Selain itu, alat bantu ini juga dapat menangkap sensor lain, yaitu sensor gerak. Sensor ini menimbulkan getaran yang bisa dirasakan penggunanya ketika terjadi hal-hal yang membahayakan mereka.
“Misalnya, ada kendaraan melintas, dia gak liat atau gak dengar peringatan dari orang-orang di sekitarnya, maka alat yang menempel di pergelangan tangannya ini akan berfungsi sebagai sensor gerak yang memberikan getaran sebagai isyarat untuk segera menghindar,” kata Risma.
*Hak Paten*
GRUWI bukan terobosan pertama yang diinisiasi Mensos. Sebelumnya, terdapat tongkat adaptif yang diciptakan guna membantu aksesibilitas para penyandang disabilitas netra.
“(Gelang) ini bukan (alat bantu) pertama (yang kami ciptakan). Kami pernah membuat tongkat adaptif untuk tunanetra. Jadi, gelang ini produksi Kemensos. Idenya dari saya dan diterjemahkan oleh teman-teman,” ucapnya.
Lantaran pengerjaan keduanya dilakukan langsung oleh Kemensos, bahkan melibatkan disabilitas itu sendiri, Risma menyebut perlunya inovasi tersebut dipatenkan sebagai hak cipta Kemensos sebelum diperbanyak produksinya.

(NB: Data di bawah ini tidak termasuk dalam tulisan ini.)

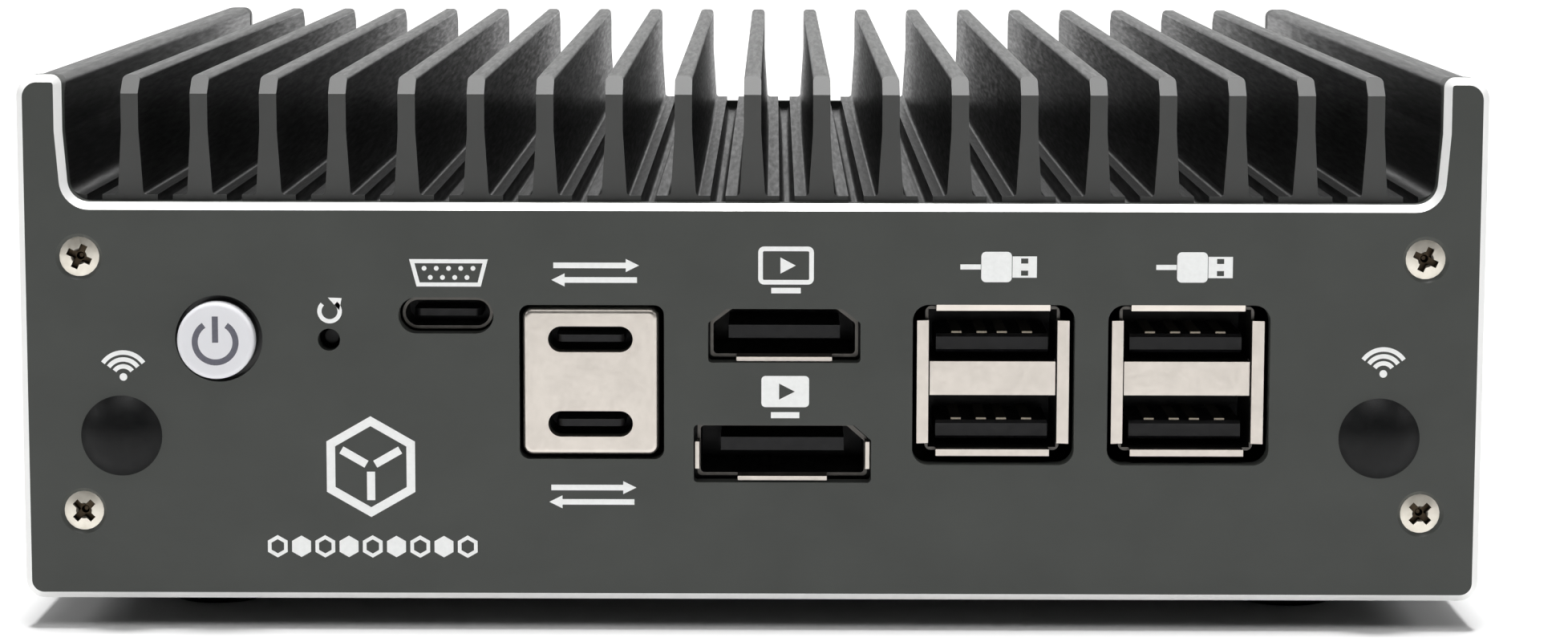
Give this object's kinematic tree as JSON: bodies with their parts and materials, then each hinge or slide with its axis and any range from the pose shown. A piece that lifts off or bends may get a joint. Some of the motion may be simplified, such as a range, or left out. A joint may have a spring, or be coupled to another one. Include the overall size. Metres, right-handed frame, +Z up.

“Nanti akan kita patenkan, baik nasional, maupun internasional. Tapi, ke depan, ini masih harus disempurnakan (fungsi dan fiturnya) untuk membantu melindungi anak-anak kita, tunarungu dan wicara,” katanya.
Sebelumnya, tongkat adaptif telah dipatenkan keberadaannya sebagai hak cipta Kemensos bersamaan dengan kunjungan Mensos Risma dalam Forum Dialog _Committee on the Rights of Persons with Disabilities_ (CRPD) di Jenewa, Swiss, pada 18 Agustus 2022 lalu. Untuk itu, mantan Walikota Surabaya ini menyatakan hal yang sama perlu dilakukan pada inovasi alat bantu GRUWI.
Pada kesempatan yang sama, Mensos juga menyerahkan 6 buah GRUWI kepada 5 penyandang disabilitas penerima manfaat dari Sentra Terpadu “Inten Soeweno” (STIS) di Cibinong dan 1 buah GRUWI kepada Ketua Komisi Nasional Disabilitas (KND) Dante Rigmalia.
Adapun, saat ini, GRUWI diproduksi oleh STIS di Cibinong dan Sentra Terpadu “Prof. Dr. Soeharso” di Surakarta. Selanjutnya, GRUWI akan diproduksi lebih banyak lagi melalui 31 Sentra/Sentra Terpadu dan 6 Balai Besar Kemensos di seluruh Indonesia, seiring dengan berjalannya proses hak paten dan hak cipta produk inovasi di Kementerian Hukum dan HAM.